__RECORDS SUPPLIED__.
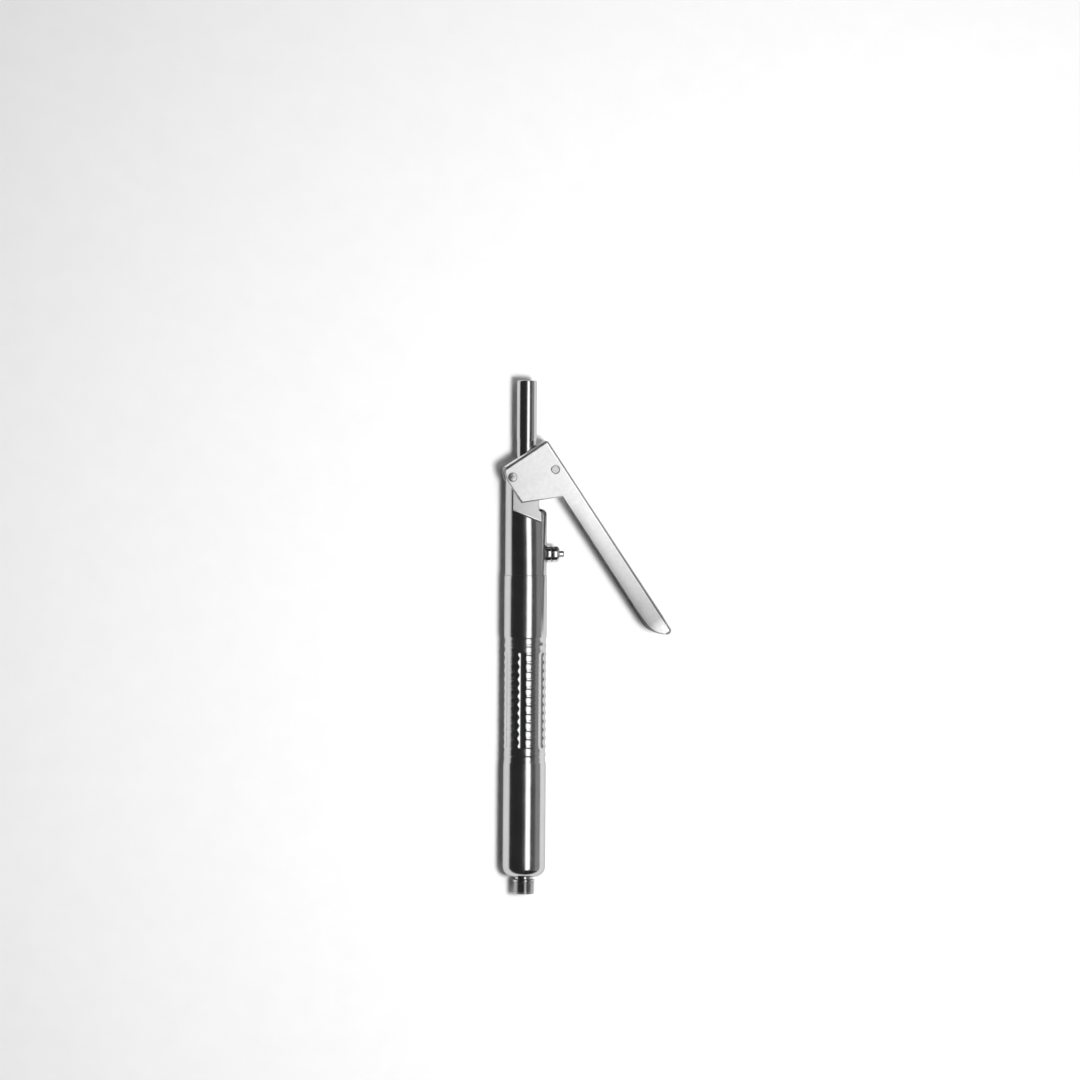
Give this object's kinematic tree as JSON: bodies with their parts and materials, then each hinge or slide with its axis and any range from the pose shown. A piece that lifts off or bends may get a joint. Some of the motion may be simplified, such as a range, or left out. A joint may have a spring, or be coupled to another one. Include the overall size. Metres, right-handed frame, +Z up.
{
  "type": "meat injector gun",
  "caption": "Slim stainless hand injector with a round ribbed grip, a pivoting channel lever, a spring-returned outlet tube and an inlet hose thread.",
  "frame": {"origin": "on the barrel axis, half way along the inlet thread", "axes": "+X from the barrel axis toward the lever; +Y along the barrel from the inlet thread to the outlet tube; +Z up, parallel to the lever pivot, with the gun lying on its side"},
  "size_m": [0.1011, 0.308, 0.0256],
  "materials": {
    "polished_steel": "polished stainless steel",
    "satin_steel": "satin blasted stainless steel sheet",
    "fastener_steel": "plain stainless steel",
    "spring_steel": "drawn stainless spring wire",
    "valve_steel": "ground stainless steel",
    "seal_rubber": "matt black rubber",
    "guide_plastic": "white low-friction plastic"
  },
  "bodies": {
    "barrel": {"barrel": "polished_steel", "inlet_nipple": "polished_steel", "nipple_o_ring": "seal_rubber", "inlet_strainer": "valve_steel", "inlet_valve_cage": "guide_plastic", "inlet_valve_spring": "spring_steel", "spring_seat_washer": "satin_steel", "return_spring": "spring_steel", "head_housing": "polished_steel", "barrel_joint_o_ring": "seal_rubber", "rod_seal": "seal_rubber", "gland_nut": "polished_steel", "lower_guide_bush": "guide_plastic", "upper_guide_bush": "guide_plastic", "rest_buffer": "seal_rubber", "stop_boss": "polished_steel", "stop_locknut": "polished_steel", "pivot_screw": "fastener_steel", "pivot_nut": "fastener_steel", "pivot_washer_upper": "satin_steel", "pivot_washer_lower": "satin_steel"},
    "plunger": {"outlet_tube": "polished_steel", "piston": "polished_steel", "piston_seal": "seal_rubber", "piston_guide_ring": "guide_plastic", "outlet_valve_spring": "spring_steel", "outlet_valve_retainer": "guide_plastic", "drive_fork": "satin_steel", "fork_screw": "fastener_steel"},
    "lever": {"lever": "satin_steel", "drive_pin": "fastener_steel"},
    "stop_screw": {"stop_screw": "polished_steel"},
    "inlet_ball": {"inlet_valve_ball": "valve_steel"},
    "outlet_ball": {"outlet_valve_ball": "valve_steel"}
  },
  "joints": [
    {"name": "lever_pivot", "type": "hinge", "parent": "barrel", "child": "lever", "pos_m": [-0.009, 0.245, 0], "axis": [0, 0, -1], "range_deg": [0, 27]},
    {"name": "tube_slide", "type": "slide", "parent": "barrel", "child": "plunger", "axis": [0, -1, 0], "range_m": [0, 0.0123], "stiffness_N_per_m": 800, "springref_m": -0.012, "deforming": ["return_spring"]},
    {"name": "stop_screw_slide", "type": "slide", "parent": "barrel", "child": "stop_screw", "axis": [-1, 0, 0], "range_m": [0, 0.003]},
    {"name": "inlet_ball_lift", "type": "slide", "parent": "barrel", "child": "inlet_ball", "axis": [0, 1, 0], "range_m": [0, 0.0015], "stiffness_N_per_m": 60, "springref_m": -0.002, "deforming": ["inlet_valve_spring"]},
    {"name": "outlet_ball_lift", "type": "slide", "parent": "plunger", "child": "outlet_ball", "axis": [0, 1, 0], "range_m": [0, 0.0015], "stiffness_N_per_m": 60, "springref_m": -0.002, "deforming": ["outlet_valve_spring"]}
  ],
  "couplings": [
    {"joint": "tube_slide", "follows": "lever_pivot", "m_per_rad": 0.02578}
  ]
}
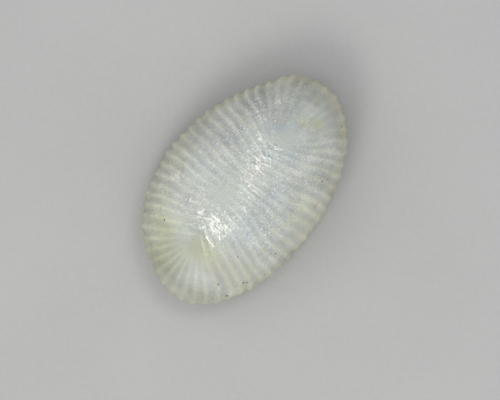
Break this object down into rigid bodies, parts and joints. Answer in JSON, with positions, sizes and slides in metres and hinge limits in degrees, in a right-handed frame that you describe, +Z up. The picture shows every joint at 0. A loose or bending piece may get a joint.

__WRITTEN TASK__.
Recopy the entries above in their entirety, exactly.

__THE OUTPUT__.
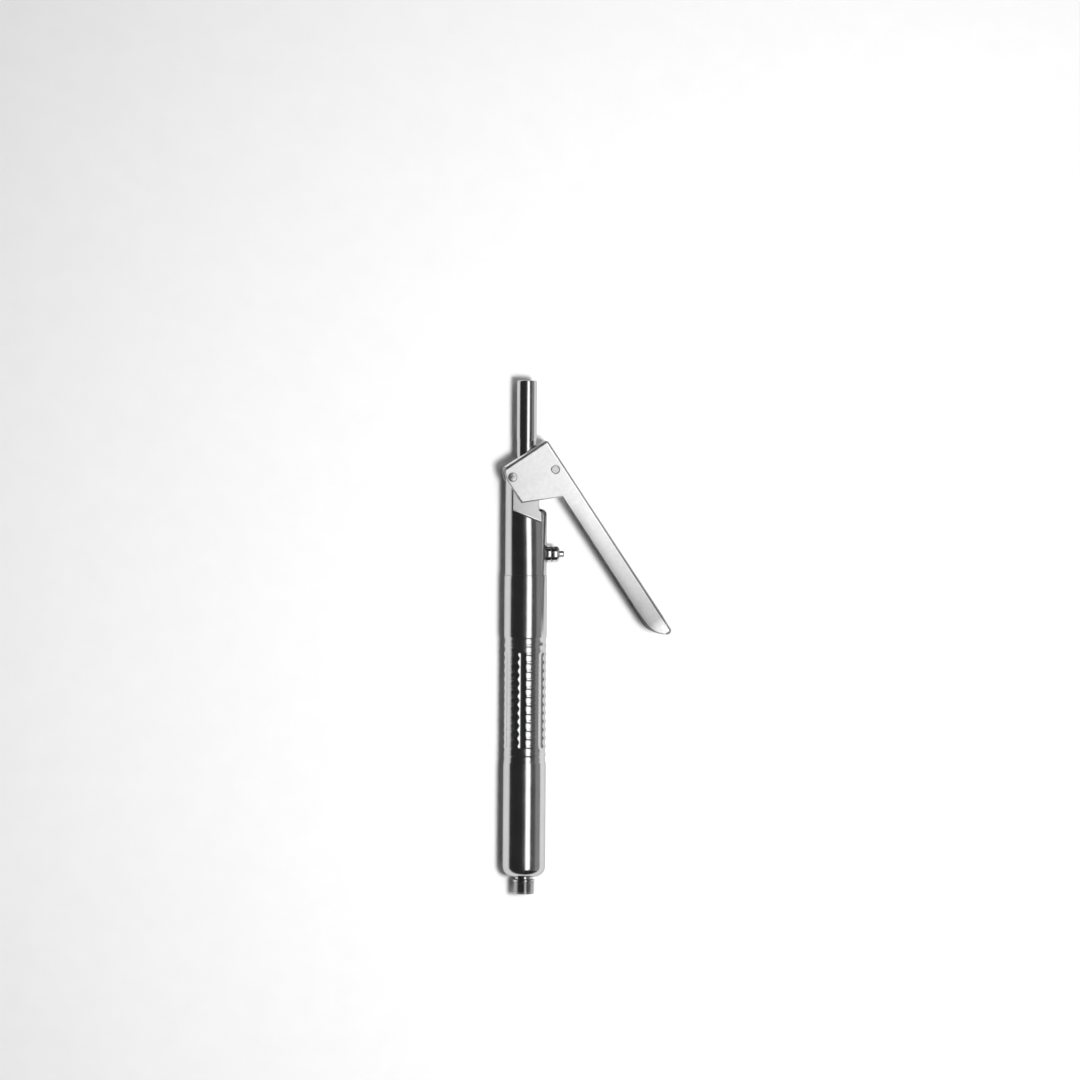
Give this object's kinematic tree as JSON: bodies with their parts and materials, then each hinge or slide with its axis and any range from the pose shown. A piece that lifts off or bends may get a joint. Some of the motion may be simplified, such as a range, or left out. A joint may have a spring, or be coupled to another one. Include the overall size. Metres, right-handed frame, +Z up.
{
  "type": "meat injector gun",
  "caption": "Slim stainless hand injector with a round ribbed grip, a pivoting channel lever, a spring-returned outlet tube and an inlet hose thread.",
  "frame": {"origin": "on the barrel axis, half way along the inlet thread", "axes": "+X from the barrel axis toward the lever; +Y along the barrel from the inlet thread to the outlet tube; +Z up, parallel to the lever pivot, with the gun lying on its side"},
  "size_m": [0.1011, 0.308, 0.0256],
  "materials": {
    "polished_steel": "polished stainless steel",
    "satin_steel": "satin blasted stainless steel sheet",
    "fastener_steel": "plain stainless steel",
    "spring_steel": "drawn stainless spring wire",
    "valve_steel": "ground stainless steel",
    "seal_rubber": "matt black rubber",
    "guide_plastic": "white low-friction plastic"
  },
  "bodies": {
    "barrel": {"barrel": "polished_steel", "inlet_nipple": "polished_steel", "nipple_o_ring": "seal_rubber", "inlet_strainer": "valve_steel", "inlet_valve_cage": "guide_plastic", "inlet_valve_spring": "spring_steel", "spring_seat_washer": "satin_steel", "return_spring": "spring_steel", "head_housing": "polished_steel", "barrel_joint_o_ring": "seal_rubber", "rod_seal": "seal_rubber", "gland_nut": "polished_steel", "lower_guide_bush": "guide_plastic", "upper_guide_bush": "guide_plastic", "rest_buffer": "seal_rubber", "stop_boss": "polished_steel", "stop_locknut": "polished_steel", "pivot_screw": "fastener_steel", "pivot_nut": "fastener_steel", "pivot_washer_upper": "satin_steel", "pivot_washer_lower": "satin_steel"},
    "plunger": {"outlet_tube": "polished_steel", "piston": "polished_steel", "piston_seal": "seal_rubber", "piston_guide_ring": "guide_plastic", "outlet_valve_spring": "spring_steel", "outlet_valve_retainer": "guide_plastic", "drive_fork": "satin_steel", "fork_screw": "fastener_steel"},
    "lever": {"lever": "satin_steel", "drive_pin": "fastener_steel"},
    "stop_screw": {"stop_screw": "polished_steel"},
    "inlet_ball": {"inlet_valve_ball": "valve_steel"},
    "outlet_ball": {"outlet_valve_ball": "valve_steel"}
  },
  "joints": [
    {"name": "lever_pivot", "type": "hinge", "parent": "barrel", "child": "lever", "pos_m": [-0.009, 0.245, 0], "axis": [0, 0, -1], "range_deg": [0, 27]},
    {"name": "tube_slide", "type": "slide", "parent": "barrel", "child": "plunger", "axis": [0, -1, 0], "range_m": [0, 0.0123], "stiffness_N_per_m": 800, "springref_m": -0.012, "deforming": ["return_spring"]},
    {"name": "stop_screw_slide", "type": "slide", "parent": "barrel", "child": "stop_screw", "axis": [-1, 0, 0], "range_m": [0, 0.003]},
    {"name": "inlet_ball_lift", "type": "slide", "parent": "barrel", "child": "inlet_ball", "axis": [0, 1, 0], "range_m": [0, 0.0015], "stiffness_N_per_m": 60, "springref_m": -0.002, "deforming": ["inlet_valve_spring"]},
    {"name": "outlet_ball_lift", "type": "slide", "parent": "plunger", "child": "outlet_ball", "axis": [0, 1, 0], "range_m": [0, 0.0015], "stiffness_N_per_m": 60, "springref_m": -0.002, "deforming": ["outlet_valve_spring"]}
  ],
  "couplings": [
    {"joint": "tube_slide", "follows": "lever_pivot", "m_per_rad": 0.02578}
  ]
}
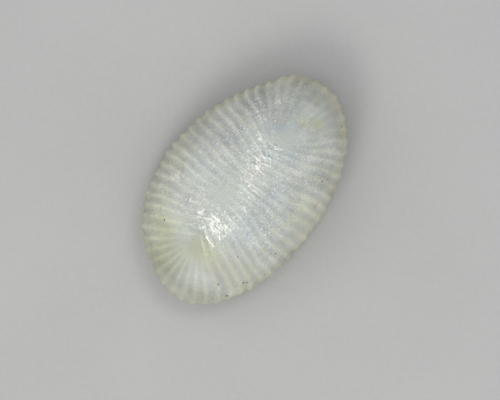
Break this object down into rigid bodies, parts and joints. Answer in JSON, with positions, sizes and slides in metres and hinge limits in degrees, in a right-handed frame that you describe, +Z up. The picture shows every joint at 0. A loose or bending piece may get a joint.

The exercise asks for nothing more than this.